Miss Mylroie says the Riyadh bombing that killed five Americans
was likely Saddam Hussein´s response to a negative U.N. weapons
inspectors´ report and was aimed at U.S. troops still in the region from
the Gulf War. She quotes an unnamed senior Saudi official: "Of course
that was Iraq. That was a professional bomb. It was not made by a bunch
of Saudis sitting in a tent." She admits: "There is no proof Iraq was
behind the Riyadh bombing. Yet Iraq should have been considered a prime
candidate, and it was not."
The al-Khobar bombing in Saudi Arabia seven months later killed 19
U.S. servicemen who had helped enforce the Iraq no-fly zone. Miss
Mylroie constructs a scenario in which Iraqi agents in Khartoum worked
with Osama bin Laden to plan the attack. She quotes Israeli
counterintelligence sources and Saudi officials who believed Saddam
Hussein was behind that bomb, too.
Likewise, Miss Mylroie believes Iraq worked with Osama bin Laden in
the bombings of two U.S. embassies in Africa on August 7, 1998, two days
after Saddam Hussein formally suspended U.N. weapons inspections. In
May, Baghdad warned of "dire consequences" if U.N. sanctions were not
lifted. Because U.S. intelligence never investigated the possible links
to Saddam Hussein, there is no proof, Miss Mylroie says. Instead, the
U.S. indictment stops at bin Laden and his gang.
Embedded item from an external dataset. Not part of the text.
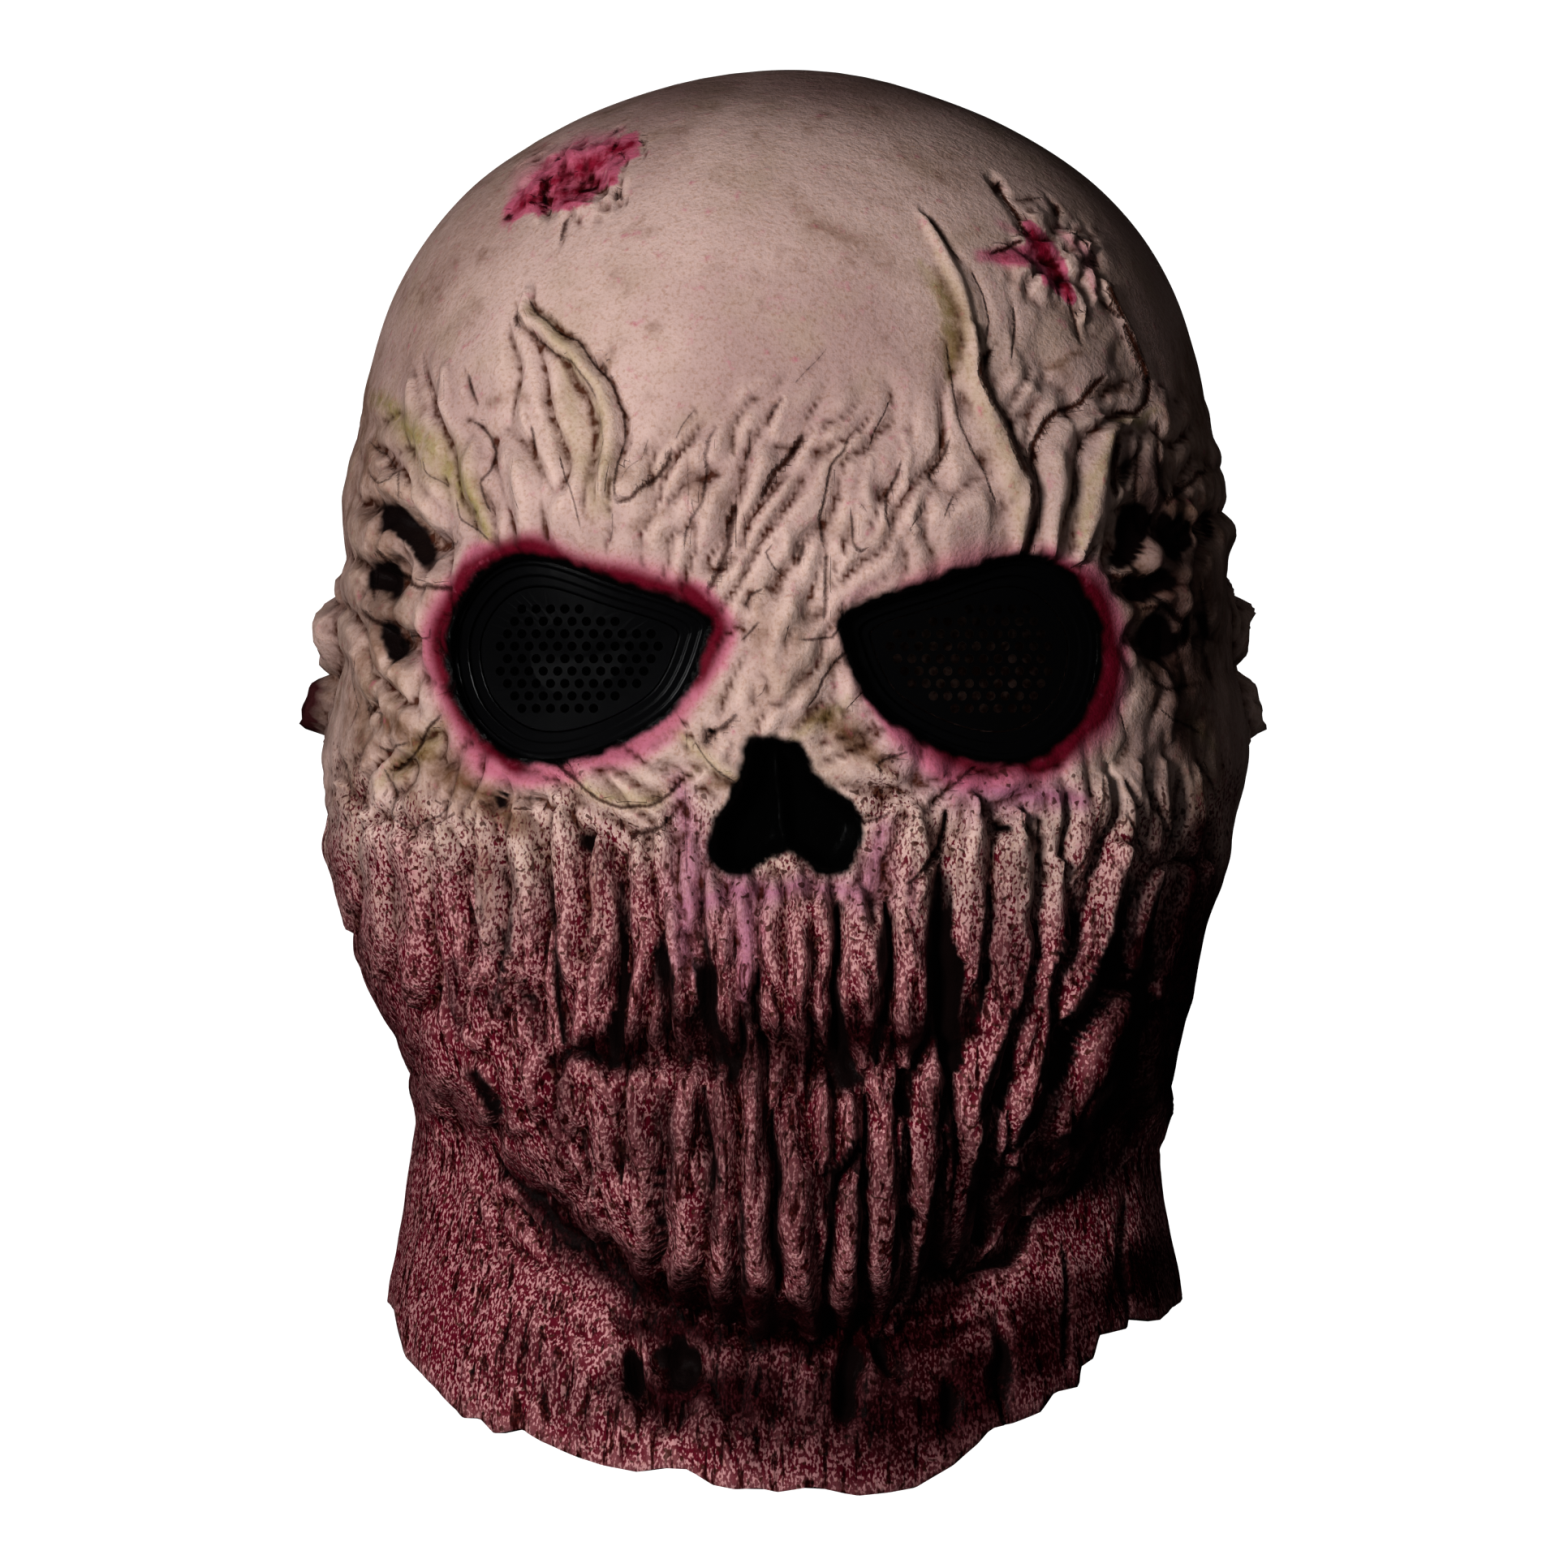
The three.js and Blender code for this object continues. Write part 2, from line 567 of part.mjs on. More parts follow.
// Point of the smooth base that shows at a place of the front view
function placeInFrontView(across, down) {
  const eyeLevel = VIEW_LEVEL * MASK_HEIGHT;
  let depth = -0.4 * HEAD_DEPTH;
  for (let pass = 0; pass < 12; pass += 1) {
    const scale = (VIEW_DISTANCE + depth) / VIEW_DISTANCE;
    const x = across * scale;
    const realDown = (eyeLevel + (down - eyeLevel) * scale) / MASK_HEIGHT;
    depth = surfaceDepth(x, realDown);
  }
  const scale = (VIEW_DISTANCE + depth) / VIEW_DISTANCE;
  return new THREE.Vector3(
    across * scale, depth, WALL - eyeLevel - (down - eyeLevel) * scale);
}

// Y of the smooth base in front of a point x, down, by halving the turn
function surfaceDepth(x, down) {
  let near = 0;
  let far = Math.PI / 2;
  for (let pass = 0; pass < 24; pass += 1) {
    const middle = (near + far) / 2;
    if (basePoint(middle, down).x < Math.abs(x)) near = middle;
    else far = middle;
  }
  return basePoint((near + far) / 2, down).y;
}

// Closed block between two depths behind the smooth base. Its outline is a loop of
// shares, which place() puts on the base; turned is true for a mirrored outline.
function faceBlock(outline, place, front, back, turned) {
  const block = new RingMesh();
  const [near, far] = [front, back].map((depth) => {
    const behind = (share) => place(share).add(new THREE.Vector3(0, depth, 0));
    const rings = [0.5, 1].map((reach) => outline.map((share, i) => ({
      turn: 2 * Math.PI * i / outline.length,
      vertex: block.addVertex(behind(share.clone().multiplyScalar(reach))),
    })));
    return { middle: block.addVertex(behind(new THREE.Vector3())), rings };
  });
  block.closeWith(near.middle, near.rings[0], turned);
  block.join(near.rings[0], near.rings[1], turned);
  block.join(near.rings[1], far.rings[1], turned);
  block.join(far.rings[1], far.rings[0], turned);
  block.closeWith(far.middle, far.rings[0], !turned);
  return toSolid(block.geometry());
}

function roundOutline(corners, count) {
  const loop = new THREE.CatmullRomCurve3(corners, true, 'centripetal');
  return loop.getPoints(count).slice(0, -1);
}

const eyeOutline = roundOutline(
  EYE_OUTLINE.map(({ out, down }) => new THREE.Vector3(out, down, 0)), 24);

function eyePlace(side, share, inset) {
  const middle = FACE_MIDDLE * HEAD_WIDTH + side * EYE_SPACING / 2;
  return placeInFrontView(
    middle + side * share.x * (EYE_WIDTH - 2 * inset),
    EYE_DOWN * MASK_HEIGHT + share.y * (EYE_HEIGHT - 2 * inset));
}

// Block with the eye hole's outline, drawn in from its edge by an inset
function eyeBlock(side, inset, front, back) {
  return faceBlock(
    eyeOutline, (share) => eyePlace(side, share, inset), front, back, side > 0);
}

// Depth along Y at which the latex ends behind an eye hole, its slope taken in
const RIM_FRONT = WALL * 1.5 + GAP;
const THROUGH = 40; // longer than any cut needs

function eyeRim(side) {
  const body = eyeBlock(side, -RIM_LAP, RIM_FRONT, RIM_FRONT + RIM_DEPTH);
  const steps = [0, 1, 2].map((step) => {
    const floor = step < 2 ? RIM_FRONT + (step + 1) * STEP_DEPTH : THROUGH;
    return eyeBlock(side, RIM_LIP + step * STEP_WIDTH, -THROUGH, floor);
  });
  return steps.reduce((rim, step) => rim.subtract(step), body);
}

// Keeps the points of a hexagonal grid that lie inside the lens
function meshHoles(side, inset) {
  const middle = eyePlace(side, new THREE.Vector3(), inset);
  const edge = eyeOutline.map((point) => eyePlace(side, point, inset));
  const holes = [];
  const rowStep = MESH_PITCH * Math.sqrt(3) / 2;
  const rows = Math.ceil(EYE_HEIGHT / 2 / rowStep);
  const columns = Math.ceil(EYE_WIDTH / 2 / MESH_PITCH);
  for (let row = -rows; row <= rows; row += 1) {
    for (let column = -columns; column <= columns; column += 1) {
      const x = middle.x + (column + (row % 2 ? 0.5 : 0)) * MESH_PITCH;
      const z = middle.z + row * rowStep;
      if (isInside(x, z, edge)) holes.push({ x, y: middle.y, z });
    }
  }
  return holes;
}

function isInside(x, z, edge) {
  let inside = false;
  edge.forEach((a, i) => {
    const b = edge[(i + 1) % edge.length];
    const crosses = (a.z > z) !== (b.z > z);
    if (crosses && x < a.x + (b.x - a.x) * (z - a.z) / (b.z - a.z)) inside = !inside;
  });
  return inside;
}

function eyeMesh(side) {
  const inset = RIM_LIP + 2 * STEP_WIDTH + GAP;
  const front = RIM_FRONT + 2 * STEP_DEPTH + GAP;
  const plate = eyeBlock(side, inset, front, front + LENS_THICKNESS);
  const margin = inset + MESH_HOLE / 2 + LENS_THICKNESS;
  return meshHoles(side, margin).reduce((lens, hole) => {
    const drill = new THREE.CylinderGeometry(MESH_HOLE / 2, MESH_HOLE / 2, 2 * THROUGH, 6);
    drill.translate(hole.x, hole.y, hole.z);
    return lens.subtract(toSolid(drill));
  }, plate);
}

function noseBlock(inset, front, back) {
  const outline = NOSE_OUTLINE.map(({ across, down }) => new THREE.Vector3(across, down, 0));
  const place = (share) => placeInFrontView(
    NOSE_PLACE.across * HEAD_WIDTH + share.x * (NOSE_WIDTH - 2 * inset),
    NOSE_PLACE.down * MASK_HEIGHT + share.y * (NOSE_HEIGHT - 2 * inset));
  return faceBlock(outline, place, front, back, true);
}

// Sinks the nose into the casting, with latex of full thickness round the hollow
function withNose(casting) {
  const septum = new THREE.BoxGeometry(SEPTUM_WIDTH, THROUGH, 2 * NOSE_HEIGHT);
  const middle = placeInFrontView(
    NOSE_PLACE.across * HEAD_WIDTH, NOSE_PLACE.down * MASK_HEIGHT);
  septum.translate(middle.x, middle.y + SEPTUM_SETBACK + THROUGH / 2, middle.z);
  const hollow = noseBlock(0, -THROUGH, NOSE_DEPTH).subtract(toSolid(septum));
  return casting.add(noseBlock(-WALL, WALL / 2, NOSE_DEPTH + WALL)).subtract(hollow);
}

function maskShell() {
  return [-1, 1].reduce((shell, side) => {
    const hole = eyeBlock(side, 0, -THROUGH, THROUGH);
    const seat = eyeBlock(side, -RIM_LAP - GAP, RIM_FRONT - GAP, THROUGH);
    return shell.subtract(hole).subtract(seat);
  }, withNose(toSolid(castingGeometry())));
}

// Materials
const latex = new THREE.MeshStandardMaterial({ color: 0xa48478, roughness: 0.6, metalness: 0 });
const rimPlastic = new THREE.MeshStandardMaterial({ color: 0x0b0b0c, roughness: 0.25, metalness: 0 });
const lensPlastic = new THREE.MeshStandardMaterial({ color: 0x070708, roughness: 0.4, metalness: 0 });

// Assembly
const mask = new THREE.Group();

function addPiece(name, solid, material) {
  const piece = new THREE.Mesh(toGeometry(solid), material);
  piece.name = name;
  mask.add(piece);
}

addPiece('mask_shell', maskShell(), latex);
addPiece('eye_rim_right', eyeRim(-1), rimPlastic);
addPiece('eye_rim_left', eyeRim(1), rimPlastic);
addPiece('eye_mesh_right', eyeMesh(-1), lensPlastic);
addPiece('eye_mesh_left', eyeMesh(1), lensPlastic);

export default mask;
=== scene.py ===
import math

import bmesh
import bpy
import numpy as np
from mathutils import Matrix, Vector, noise


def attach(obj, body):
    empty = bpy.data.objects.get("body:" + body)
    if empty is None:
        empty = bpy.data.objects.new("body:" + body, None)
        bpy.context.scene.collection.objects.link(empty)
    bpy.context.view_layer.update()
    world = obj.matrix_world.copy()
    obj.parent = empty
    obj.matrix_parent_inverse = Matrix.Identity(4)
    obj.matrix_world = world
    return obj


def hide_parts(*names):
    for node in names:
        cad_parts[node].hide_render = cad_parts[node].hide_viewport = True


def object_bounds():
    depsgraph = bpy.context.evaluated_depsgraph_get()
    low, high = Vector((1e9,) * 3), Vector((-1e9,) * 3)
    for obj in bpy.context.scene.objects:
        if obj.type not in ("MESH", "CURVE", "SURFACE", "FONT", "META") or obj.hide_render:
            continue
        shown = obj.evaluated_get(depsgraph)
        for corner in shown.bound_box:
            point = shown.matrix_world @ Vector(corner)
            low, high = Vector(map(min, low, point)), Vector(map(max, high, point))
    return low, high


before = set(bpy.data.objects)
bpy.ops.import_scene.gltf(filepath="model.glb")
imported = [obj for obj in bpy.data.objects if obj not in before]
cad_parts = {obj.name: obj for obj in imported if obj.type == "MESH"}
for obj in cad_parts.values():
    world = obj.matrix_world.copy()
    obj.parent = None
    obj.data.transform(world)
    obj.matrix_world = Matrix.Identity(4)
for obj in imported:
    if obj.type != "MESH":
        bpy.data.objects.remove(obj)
cad_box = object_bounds()

# Camera
# Level with the middle of the mask and straight in front of the nose, far enough away
# that the cheeks almost hide the ears. Millimetres become metres by MM.
MM = 0.001
VIEW_DISTANCE = 1500  # from the upright axis of the mask
VIEW_DOWN = 157.7  # below the outer crown
VIEW_ACROSS = -0.2
SHOWN_HEIGHT = 347.8  # what the square picture takes in at the upright axis
CROWN = 2.6  # outer crown above the origin, which lies inside it
SENSOR = 36

camera_data = bpy.data.cameras.new("camera")
camera_data.sensor_width = SENSOR
camera_data.lens = SENSOR * VIEW_DISTANCE / SHOWN_HEIGHT
camera = bpy.data.objects.new("camera", camera_data)
camera.location = Vector((VIEW_ACROSS, -VIEW_DISTANCE, CROWN - VIEW_DOWN)) * MM
camera.rotation_euler = (math.radians(90), 0, 0)
bpy.context.scene.collection.objects.link(camera)
bpy.context.scene.camera = camera

# Casting of the mask
# One hollow casting of skull cap, face, ears and neck bib, slush moulded in natural latex
# about 2.6 mm thick, then sprayed, sponged and washed with latex paint.
MASK_HEIGHT = 306
HEAD_WIDTH = 200
HEAD_DEPTH = 230
NECK_WIDTH = 166
NECK_DEPTH = 156
WALL = 2.6
LEAST_WALL = 1.2
JAW_BLEND = 13
FACE_FADE = 0.1 * HEAD_DEPTH  # from the axis back, where the face's detail fades out

# Shares of the head's width and depth at each height, and the superellipse's exponent
HEAD_SECTIONS = [
    # down, half width, front, back, squareness
    (0.000, 0.000, 0.000, 0.000, 2.0),
    (0.018, 0.158, 0.150, 0.165, 2.0),
    (0.041, 0.246, 0.232, 0.255, 2.0),
    (0.088, 0.352, 0.330, 0.362, 2.0),
    (0.159, 0.430, 0.407, 0.443, 2.0),
    (0.253, 0.470, 0.452, 0.495, 2.1),
    (0.346, 0.488, 0.473, 0.513, 2.2),
    (0.441, 0.492, 0.470, 0.509, 2.2),
    (0.516, 0.498, 0.465, 0.476, 2.2),
    (0.582, 0.488, 0.462, 0.424, 2.2),
    (0.627, 0.470, 0.462, 0.380, 2.2),
    (0.676, 0.448, 0.458, 0.330, 2.2),
    (0.722, 0.418, 0.452, 0.285, 2.2),
    (0.768, 0.340, 0.448, 0.225, 2.2),
    (0.810, 0.275, 0.440, 0.175, 2.2),
    (0.843, 0.205, 0.425, 0.130, 2.2),
    (0.869, 0.145, 0.395, 0.090, 2.1),
    (0.889, 0.085, 0.330, 0.060, 2.0),
    (0.915, 0.045, 0.200, 0.040, 2.0),
    (1.050, 0.020, 0.100, 0.020, 2.0),
]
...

Mr. Clinton´s secretary of defense, William Cohen, spoke of a
"grave new world of terrorism" in which "traditional notions of
deterrence and counter-response no longer apply." Miss Mylroie swims
against this stream.
"According to the Clinton administration, a new terrorist threat
has come into being, represented by loose networks of Muslim
extremists," she writes. "It is truer to say that the Clinton
administration´s handling of terrorist episodes and its refusal to
address the question of state sponsorship have encouraged further
terrorist attacks."
We may never know if Iraq was behind these terrorist attacks, but
if the Bush administration wants to lead a more robust policy against
Baghdad, it might be wise for it to find out.
Joe Lauria has covered Iraqi issues at the United Nations for the Daily
Telegraph (London), the Boston Globe and other publications.